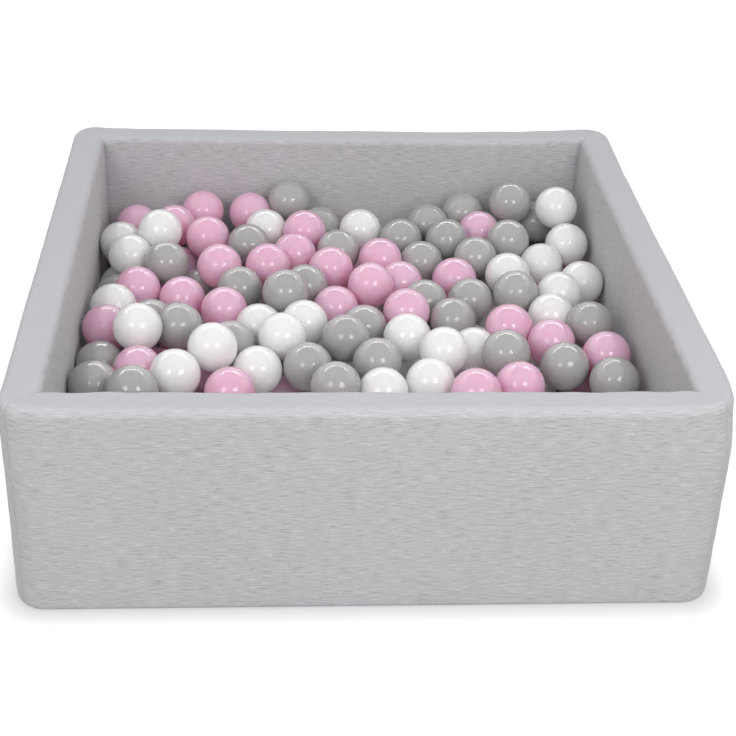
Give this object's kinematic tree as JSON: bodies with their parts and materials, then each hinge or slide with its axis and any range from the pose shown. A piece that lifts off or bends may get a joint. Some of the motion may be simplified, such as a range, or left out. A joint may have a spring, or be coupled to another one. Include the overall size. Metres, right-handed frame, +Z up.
{
  "type": "ball pit",
  "caption": "Square foam-walled ball pit in a sewn grey jersey cover with a zip, filled with loose plastic balls.",
  "frame": {"origin": "on the floor, under the middle of the square pit", "axes": "+X to the right and +Y to the back as seen from the front, +Z up"},
  "size_m": [0.9, 0.9069, 0.3],
  "materials": {
    "jersey": "heather grey cotton jersey",
    "foam": "open-cell cushion foam",
    "zip_tape": "woven tape",
    "zip_coil": "satin nylon",
    "zip_metal": "satin nickel",
    "ball_white": "glossy white",
    "ball_pink": "glossy pastel pink",
    "ball_grey": "glossy warm grey"
  },
  "bodies": {
    "pit": {"cover_front": "jersey", "cover_back": "jersey", "cover_left": "jersey", "cover_right": "jersey", "cover_floor": "jersey", "cover_underside": "jersey", "foam_wall_front": "foam", "foam_wall_back": "foam", "foam_wall_left": "foam", "foam_wall_right": "foam", "foam_base_pad": "foam", "zip_tape_upper": "zip_tape", "zip_tape_lower": "zip_tape", "zip_coil_upper": "zip_coil", "zip_coil_lower": "zip_coil", "zip_stop_closed_end": "zip_metal", "zip_stop_open_end": "zip_metal", "lower_balls": "ball_grey", "ball_pink_01": "ball_pink", "ball_pink_02": "ball_pink", "ball_white_01": "ball_white", "ball_grey_01": "ball_grey", "ball_pink_06": "ball_pink", "ball_white_03": "ball_white", "ball_grey_11": "ball_grey"},
    "zip_slider": {"zip_slider": "zip_metal"},
    "zip_pull": {"zip_pull": "zip_metal"},
    "ball_pink_03": {"ball_pink_03": "ball_pink"},
    "ball_grey_02": {"ball_grey_02": "ball_grey"},
    "ball_pink_04": {"ball_pink_04": "ball_pink"},
    "ball_pink_05": {"ball_pink_05": "ball_pink"},
    "ball_white_02": {"ball_white_02": "ball_white"},
    "ball_grey_03": {"ball_grey_03": "ball_grey"},
    "ball_white_04": {"ball_white_04": "ball_white"},
    "ball_grey_04": {"ball_grey_04": "ball_grey"},
    "ball_pink_07": {"ball_pink_07": "ball_pink"},
    "ball_grey_05": {"ball_grey_05": "ball_grey"},
    "ball_pink_08": {"ball_pink_08": "ball_pink"},
    "ball_grey_06": {"ball_grey_06": "ball_grey"},
    "ball_grey_07": {"ball_grey_07": "ball_grey"},
    "ball_pink_09": {"ball_pink_09": "ball_pink"},
    "ball_pink_10": {"ball_pink_10": "ball_pink"},
    "ball_pink_11": {"ball_pink_11": "ball_pink"},
    "ball_grey_08": {"ball_grey_08": "ball_grey"},
    "ball_pink_12": {"ball_pink_12": "ball_pink"},
    "ball_pink_13": {"ball_pink_13": "ball_pink"},
    "ball_pink_14": {"ball_pink_14": "ball_pink"},
    "ball_white_05": {"ball_white_05": "ball_white"},
    "ball_grey_09": {"ball_grey_09": "ball_grey"},
    "ball_grey_10": {"ball_grey_10": "ball_grey"},
    "ball_white_06": {"ball_white_06": "ball_white"},
    "ball_white_07": {"ball_white_07": "ball_white"},
    "ball_grey_12": {"ball_grey_12": "ball_grey"},
    "ball_grey_13": {"ball_grey_13": "ball_grey"},
    "ball_grey_14": {"ball_grey_14": "ball_grey"},
    "ball_white_08": {"ball_white_08": "ball_white"},
    "ball_white_09": {"ball_white_09": "ball_white"},
    "ball_white_10": {"ball_white_10": "ball_white"},
    "ball_grey_15": {"ball_grey_15": "ball_grey"},
    "ball_white_11": {"ball_white_11": "ball_white"}
  },
  "joints": [
    {"name": "zip_slider_travel", "type": "slide", "parent": "pit", "child": "zip_slider", "axis": [1, 0, 0], "range_m": [-0.6175, 0]},
    {"name": "zip_pull_swing", "type": "hinge", "parent": "zip_slider", "child": "zip_pull", "pos_m": [0.3079, 0.4548, 0.032], "axis": [1, 0, 0], "range_deg": [-6, 160]},
    {"name": "ball_pink_03_lift", "type": "slide", "parent": "pit", "child": "ball_pink_03", "axis": [0, 0, 1], "range_m": [0, 0.25]},
    {"name": "ball_grey_02_lift", "type": "slide", "parent": "pit", "child": "ball_grey_02", "axis": [0, 0, 1], "range_m": [0, 0.25]},
    {"name": "ball_pink_04_lift", "type": "slide", "parent": "pit", "child": "ball_pink_04", "axis": [0, 0, 1], "range_m": [0, 0.25]},
    {"name": "ball_pink_05_lift", "type": "slide", "parent": "pit", "child": "ball_pink_05", "axis": [0, 0, 1], "range_m": [0, 0.25]},
    {"name": "ball_white_02_lift", "type": "slide", "parent": "pit", "child": "ball_white_02", "axis": [0, 0, 1], "range_m": [0, 0.25]},
    {"name": "ball_grey_03_lift", "type": "slide", "parent": "pit", "child": "ball_grey_03", "axis": [0, 0, 1], "range_m": [0, 0.25]},
    {"name": "ball_white_04_lift", "type": "slide", "parent": "pit", "child": "ball_white_04", "axis": [0, 0, 1], "range_m": [0, 0.25]},
    {"name": "ball_grey_04_lift", "type": "slide", "parent": "pit", "child": "ball_grey_04", "axis": [0, 0, 1], "range_m": [0, 0.25]},
    {"name": "ball_pink_07_lift", "type": "slide", "parent": "pit", "child": "ball_pink_07", "axis": [0, 0, 1], "range_m": [0, 0.25]},
    {"name": "ball_grey_05_lift", "type": "slide", "parent": "pit", "child": "ball_grey_05", "axis": [0, 0, 1], "range_m": [0, 0.25]},
    {"name": "ball_pink_08_lift", "type": "slide", "parent": "pit", "child": "ball_pink_08", "axis": [0, 0, 1], "range_m": [0, 0.25]},
    {"name": "ball_grey_06_lift", "type": "slide", "parent": "pit", "child": "ball_grey_06", "axis": [0, 0, 1], "range_m": [0, 0.25]},
    {"name": "ball_grey_07_lift", "type": "slide", "parent": "pit", "child": "ball_grey_07", "axis": [0, 0, 1], "range_m": [0, 0.25]},
    {"name": "ball_pink_09_lift", "type": "slide", "parent": "pit", "child": "ball_pink_09", "axis": [0, 0, 1], "range_m": [0, 0.25]},
    {"name": "ball_pink_10_lift", "type": "slide", "parent": "pit", "child": "ball_pink_10", "axis": [0, 0, 1], "range_m": [0, 0.25]},
    {"name": "ball_pink_11_lift", "type": "slide", "parent": "pit", "child": "ball_pink_11", "axis": [0, 0, 1], "range_m": [0, 0.25]},
    {"name": "ball_grey_08_lift", "type": "slide", "parent": "pit", "child": "ball_grey_08", "axis": [0, 0, 1], "range_m": [0, 0.25]},
    {"name": "ball_pink_12_lift", "type": "slide", "parent": "pit", "child": "ball_pink_12", "axis": [0, 0, 1], "range_m": [0, 0.25]},
    {"name": "ball_pink_13_lift", "type": "slide", "parent": "pit", "child": "ball_pink_13", "axis": [0, 0, 1], "range_m": [0, 0.25]},
    {"name": "ball_pink_14_lift", "type": "slide", "parent": "pit", "child": "ball_pink_14", "axis": [0, 0, 1], "range_m": [0, 0.25]},
    {"name": "ball_white_05_lift", "type": "slide", "parent": "pit", "child": "ball_white_05", "axis": [0, 0, 1], "range_m": [0, 0.25]},
    {"name": "ball_grey_09_lift", "type": "slide", "parent": "pit", "child": "ball_grey_09", "axis": [0, 0, 1], "range_m": [0, 0.25]},
    {"name": "ball_grey_10_lift", "type": "slide", "parent": "pit", "child": "ball_grey_10", "axis": [0, 0, 1], "range_m": [0, 0.25]},
    {"name": "ball_white_06_lift", "type": "slide", "parent": "pit", "child": "ball_white_06", "axis": [0, 0, 1], "range_m": [0, 0.25]},
    {"name": "ball_white_07_lift", "type": "slide", "parent": "pit", "child": "ball_white_07", "axis": [0, 0, 1], "range_m": [0, 0.25]},
    {"name": "ball_grey_12_lift", "type": "slide", "parent": "pit", "child": "ball_grey_12", "axis": [0, 0, 1], "range_m": [0, 0.25]},
    {"name": "ball_grey_13_lift", "type": "slide", "parent": "pit", "child": "ball_grey_13", "axis": [0, 0, 1], "range_m": [0, 0.25]},
    {"name": "ball_grey_14_lift", "type": "slide", "parent": "pit", "child": "ball_grey_14", "axis": [0, 0, 1], "range_m": [0, 0.25]},
    {"name": "ball_white_08_lift", "type": "slide", "parent": "pit", "child": "ball_white_08", "axis": [0, 0, 1], "range_m": [0, 0.25]},
    {"name": "ball_white_09_lift", "type": "slide", "parent": "pit", "child": "ball_white_09", "axis": [0, 0, 1], "range_m": [0, 0.25]},
    {"name": "ball_white_10_lift", "type": "slide", "parent": "pit", "child": "ball_white_10", "axis": [0, 0, 1], "range_m": [0, 0.25]},
    {"name": "ball_grey_15_lift", "type": "slide", "parent": "pit", "child": "ball_grey_15", "axis": [0, 0, 1], "range_m": [0, 0.25]},
    {"name": "ball_white_11_lift", "type": "slide", "parent": "pit", "child": "ball_white_11", "axis": [0, 0, 1], "range_m": [0, 0.25]}
  ]
}
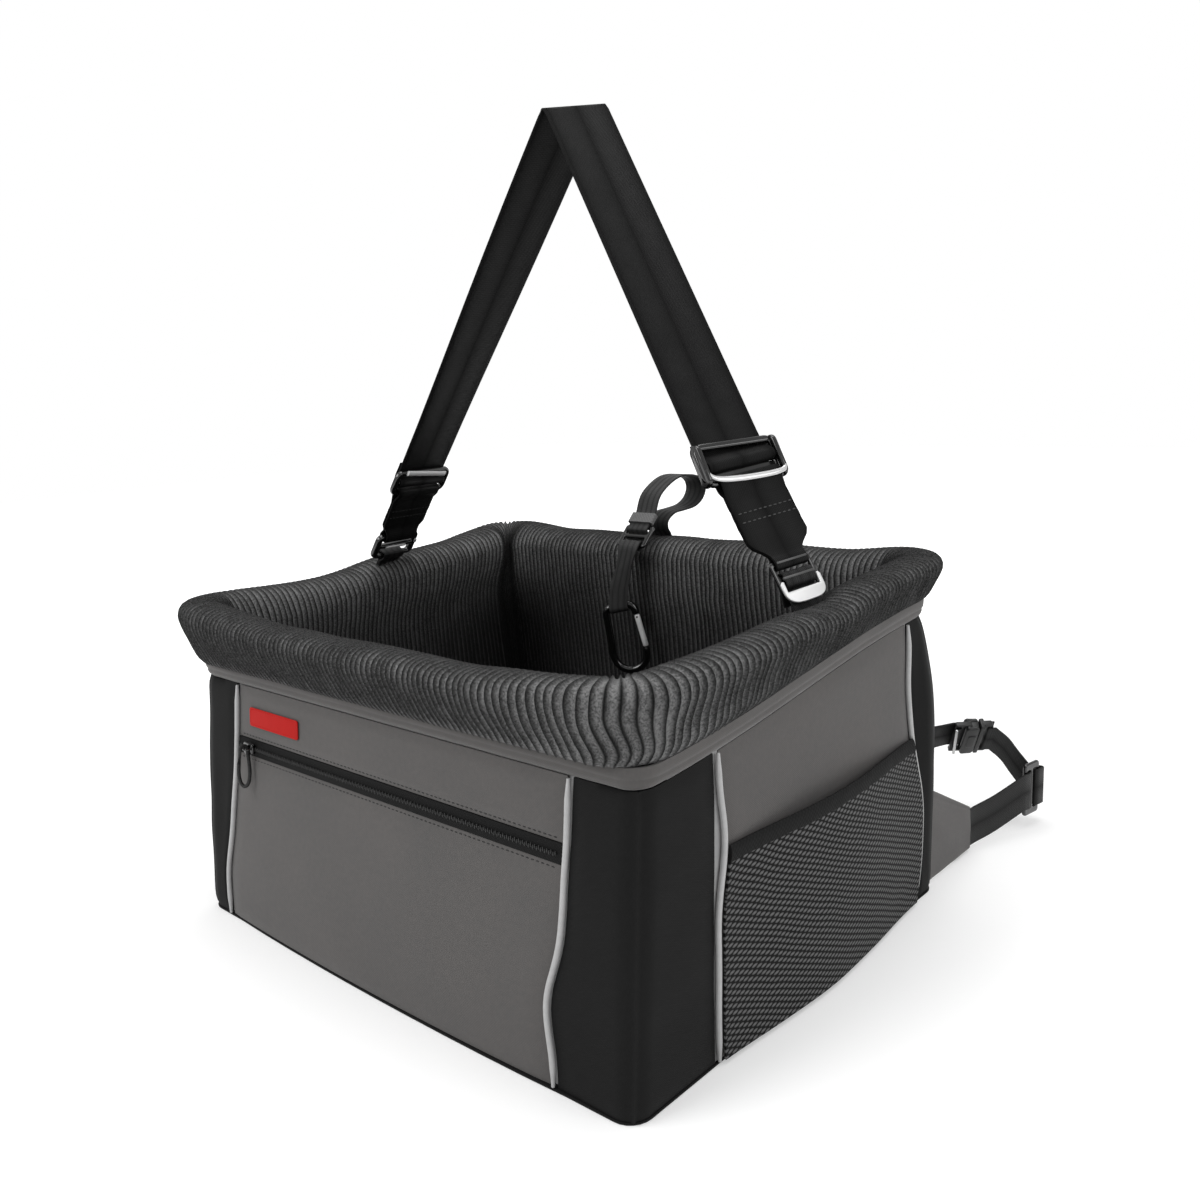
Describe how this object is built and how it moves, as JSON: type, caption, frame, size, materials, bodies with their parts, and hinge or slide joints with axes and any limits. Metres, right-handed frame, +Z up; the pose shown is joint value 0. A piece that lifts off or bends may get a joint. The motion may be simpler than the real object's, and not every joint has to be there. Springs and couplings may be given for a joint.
{
  "type": "dog car seat",
  "caption": "Soft open box that seats a small dog in a car, with a padded plush rim, zip and mesh pockets, a headrest strap, an inner tether and a rear belt.",
  "frame": {"origin": "centre of the box's underside, on the surface that it stands on", "axes": "+Z up, -Y the front wall with the zip pocket, +X to the right of someone facing that wall"},
  "size_m": [0.441, 0.5011, 0.5487],
  "materials": {
    "foam_board": "plain foam",
    "grey_cloth": "matte woven",
    "black_cloth": "matte woven",
    "light_piping": "satin",
    "grey_plush": "ribbed plush",
    "zip_tape": "matte",
    "black_enamel": "gloss",
    "black_plastic": "satin",
    "red_patch": "woven",
    "black_net": "net",
    "bright_steel": "bright",
    "black_webbing": "woven webbing"
  },
  "bodies": {
    "seat": {"base_board": "foam_board", "front_board": "foam_board", "back_board": "foam_board", "left_board": "foam_board", "right_board": "foam_board", "bottom_panel": "black_cloth", "front_panel_upper": "grey_cloth", "front_panel_lower": "grey_cloth", "pocket_lining": "black_cloth", "right_panel": "grey_cloth", "left_panel": "grey_cloth", "back_panel": "grey_cloth", "corner_panel_front_left": "black_cloth", "corner_panel_front_right": "black_cloth", "corner_panel_back_left": "black_cloth", "corner_panel_back_right": "black_cloth", "piping_front_left": "light_piping", "piping_front_right": "light_piping", "piping_left_front": "light_piping", "piping_left_back": "light_piping", "piping_right_front": "light_piping", "piping_right_back": "light_piping", "collar_band": "grey_cloth", "liner": "grey_plush", "floor_pad": "grey_plush", "collar": "grey_plush", "zip_tape": "zip_tape", "zip_coil": "zip_tape", "patch": "red_patch", "pocket_mesh_right": "black_net", "pocket_mesh_left": "black_net", "pocket_binding_right": "black_cloth", "pocket_binding_left": "black_cloth", "anchor_webbing_right": "black_webbing", "anchor_webbing_left": "black_webbing", "tether_slider": "black_plastic", "tether_webbing": "black_webbing", "belt_wing_right": "grey_cloth", "belt_wing_left": "grey_cloth", "belt_glide": "black_plastic", "belt_webbing_right": "black_webbing", "belt_webbing_left": "black_webbing", "belt_socket": "black_plastic"},
    "head_strap": {"head_strap": "black_webbing", "strap_adjuster_left": "black_enamel", "strap_adjuster_right": "black_enamel", "strap_roller_left": "black_enamel", "strap_roller_right": "black_enamel", "strap_stub_left": "black_webbing", "strap_stub_right": "black_webbing", "anchor_buckle": "black_plastic"},
    "ladder_lock": {"ladder_lock": "bright_steel"},
    "zip_slider": {"zip_slider": "black_enamel"},
    "zip_puller": {"zip_puller": "black_plastic"},
    "tether_keeper": {"tether_keeper": "black_net"},
    "tether_drop": {"tether_drop": "black_webbing"},
    "carabiner": {"carabiner_body": "black_enamel"},
    "carabiner_gate": {"carabiner_gate": "bright_steel"},
    "belt_plug": {"belt_plug": "black_plastic"}
  },
  "joints": [
    {"name": "head_strap_swing", "type": "hinge", "parent": "seat", "child": "head_strap", "pos_m": [0, 0.0155, 0.23082], "axis": [0.9997, 0.0231, 0.0019], "range_deg": [-11, 20], "deforming": ["anchor_webbing_right", "anchor_webbing_left"]},
    {"name": "ladder_lock_tilt", "type": "hinge", "parent": "head_strap", "child": "ladder_lock", "pos_m": [0.17864, 0.02187, 0.25687], "axis": [-0.3004, -0.9459, -0.1225], "range_deg": [0, 25], "deforming": ["strap_stub_right", "anchor_webbing_right"]},
    {"name": "zip_slide", "type": "slide", "parent": "seat", "child": "zip_slider", "axis": [1, 0, 0], "range_m": [0, 0.284]},
    {"name": "zip_puller_swing", "type": "hinge", "parent": "zip_slider", "child": "zip_puller", "pos_m": [-0.1413, -0.16288, 0.1306], "axis": [-1, 0, 0], "range_deg": [0, 150]},
    {"name": "tether_keeper_slide", "type": "slide", "parent": "seat", "child": "tether_keeper", "axis": [0, 0.7071, 0.7071], "range_m": [0, 0.004], "deforming": ["tether_webbing"]},
    {"name": "tether_swing", "type": "hinge", "parent": "seat", "child": "tether_drop", "pos_m": [-0.03, 0.12292, 0.23792], "axis": [-1, 0, 0], "range_deg": [0, 60], "deforming": ["tether_drop"]},
    {"name": "carabiner_swing", "type": "hinge", "parent": "tether_drop", "child": "carabiner", "pos_m": [-0.042, 0.119, 0.188], "axis": [-0.8501, -0.4908, -0.1908], "range_deg": [-5, 60]},
    {"name": "carabiner_gate_open", "type": "hinge", "parent": "carabiner", "child": "carabiner_gate", "pos_m": [-0.02997, 0.12595, 0.18204], "axis": [-0.5, 0.866, 0], "range_deg": [0, 12], "stiffness_Nm_per_rad": 0.02, "springref_deg": -11.46},
    {"name": "belt_plug_slide", "type": "slide", "parent": "seat", "child": "belt_plug", "axis": [0.766, 0.6428, 0], "range_m": [0, 0.008], "deforming": ["belt_webbing_right"]}
  ]
}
★ ★ ★ ★ ★
Challenge:
In the material above, find each line that contains the word "their", and select it.

Task answer:
Give this object's kinematic tree as JSON: bodies with their parts and materials, then each hinge or slide with its axis and any range from the pose shown. A piece that lifts off or bends may get a joint. Some of the motion may be simplified, such as a range, or left out. A joint may have a spring, or be coupled to another one. Include the overall size. Metres, right-handed frame, +Z up.
Describe how this object is built and how it moves, as JSON: type, caption, frame, size, materials, bodies with their parts, and hinge or slide joints with axes and any limits. Metres, right-handed frame, +Z up; the pose shown is joint value 0. A piece that lifts off or bends may get a joint. The motion may be simpler than the real object's, and not every joint has to be there. Springs and couplings may be given for a joint.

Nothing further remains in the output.